Would pygr be useful? e.g. http://code.google.com/p/pygr/wiki/DataStorageUsingpygr

Jan Aerts said...


Here at Sanger/EBI we do _not_ put those files in a database. Databases just can't handle that amount of data.

Alignments in the 1000genomes project are now made available as bam-files ("binary SAM") and we use the SAMtools API to get information out. For example "samtools view aln.sorted.bam chr2:20,100,000-20,200,000" will extract that region from the named bam-file and convert it to human-readable text. See http://samtools.sourceforge.net for more information.

Pierre Lindenbaum said...

Thanks Jan, this is very useful. But another problem here is how to handle the information about the SNPs. I'm still investigating.

cariaso said...

I am very interested in any rs# related solutions you may build/find.

Andrew Dalke said...

That's about 10TB of data. Figuring $200/TB storage means $2000 to store/back up the data on hard disks. Roll-your-own RAID and the cost is probably $4000 or so.

You can buy retail "home" NAS (designed for movie storage) for 15TB for $15K and Sun's high-end storage systems go up to 574 TB for lots-of-money.
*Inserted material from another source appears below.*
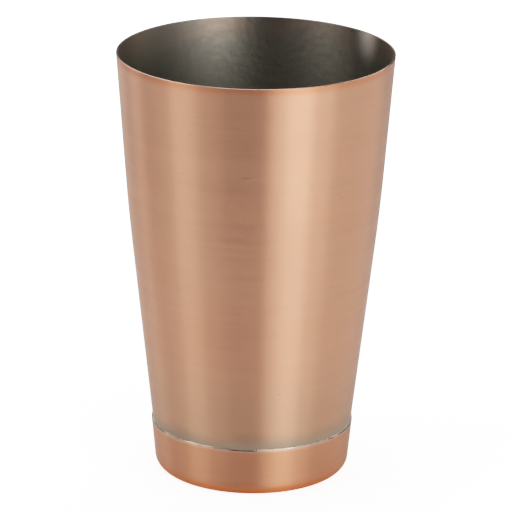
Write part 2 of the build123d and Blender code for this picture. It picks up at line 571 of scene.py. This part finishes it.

Backups depends on your requirements. You don't likely want the archival quality that tape gives you. After all, you can always refetch the data. So RAID might be enough. I did find an estimate from 2005 that a corporate IT tape backup system for 500 TB costs $250,000. Scaling gives about $5,000 for 10TB.

A big question is - how do you download that amount of data? A T3 line would need 22 days. OC12 would take 1.6 days. Shipping hard drives would likely be the fastest.

Of course, easiest would be to use Amazon's S3. 10TB is in the smallest storage tier for them, and would cost $1500/month and $1000 to transfer the data. In this case they would also manage the backups for you so you wouldn't need on-site staff to manage that, and you would get to use their impressive bandwidth.

The cheapest tier at S3 is for those with over 500 TB storage.

1000 genomes is big data, sure, but there's plenty bigger in the world and there are off-the-shelf and service solutions if you have the money.

Tim Yates said...

This smells like a bloom filter requirement... It won't tell you where the answer is, but it should quickly let you know where it isn't... Of course, that depends on knowing what the question is going to be before hand... :-(

dalloliogm said...

We are thinking about using HDF5 files to store snp data and associated annotations, but we are not still sure on the format.

dalloliogm said...

Moreover, it seems that snp data for 1000 genomes will be released with the VCF format. A tool to parse VCF files and merge them with BED files is available at http://vcftools.sf.net , and probably others libraries are coming.

Sean Davis said...

Keep in mind that BAM format files can be read via random access directly from the web. So, using appropriate tools (see samtools and picard), you can read only the reads that overlap your rs of interest. Of course, having the reads in hand won't give you the genotype directly.

Also, take a look at the Integrative Genome Viewer (IGV) from the Broad. Again, it reads only the parts of the file that are requested and over http, so the entire file need not be stored on a local disk.

Lee Watkins said...

PacBio data is even bigger than other NGS platforms (HiSeq, 454 etc.), so data from their primary analysis pipeline is stored as 4 kinds of HDF5 files AND they provide Java and R APIs into them as well as conversion utilities to SAM/BAM, VCF and BED file formats. So they must be able to represent all the same information in the HDF5 files as is contained in those other file formats, which means you could too. Then the question becomes whether you spend so much time converting from one format to the other that it's not really worth storing the data in HDF5 in the first place, unless you re-work everything to do I/O directly from HDF files, e.g., using the Java API.